A few man-pages are created to be in the build directory.
> > > It's for similar reasons that I do this:
> > >
> > > The mf macros \&.foo and \&.bar should not be called within a
> > > \&.pp context.
> > >
> > > The zero-width space escapes on the first line are not necessary;
> > > but it's a good habit to use them anyway, because what happens if
> > > you recast and reflow the sentence in your text editor such that one
> > > of those ends up starting a line?
> >
> > When semi-automatically transforming code, you need to check the
> > result in any case.
>
> I agree. Code defensively and then validate the output. :)
>
> > > In my view, this sort of thing is not cargo-culting, but defensive
> > > programming.
> >
> > In my view, unnecessary escaping just makes text harder to understand
> > by making it look mysterious. How many people will think the
> > superfluous escaping is actually somehow required? It's likely to
> > cause fear, uncertainty, and doubt.
> >
> > How is the (arbitrary) rule "a dot needs escaping at the beginning
> > and end of each word" easier to learn than the (accurate) rule "it
> > needs escaping at the beginning and end of each input line"? They
> > seem both the same difficulty to me, except that the accurate rule
> > needs to be invoked far more rarely (less work and obfuscation)

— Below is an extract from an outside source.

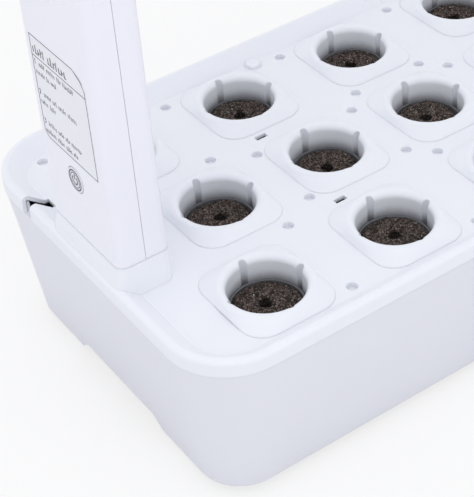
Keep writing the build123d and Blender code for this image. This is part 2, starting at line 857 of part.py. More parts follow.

> > and also becomes obvious once you understand how request/macro and
> > sentence end detection works, whereas the arbitrary rube is, well,
> > arbitrary and needs yet another argument for understanding it even
> > after understanding the root cause of the problem.
>
> You and I disagree on this and I'd like to solicit the views of the
> folks on the mailing list.
>
About the use of '\&':
The instructions for using '\&' with a period are defective.
Always use '\&'
(a non-printing, zero width character)
to make it clear to the software,
that the _function_ of the character next to it,
is neither a sentence-terminating nor
a control one.
The _current_ position (in a line) is irrelevant.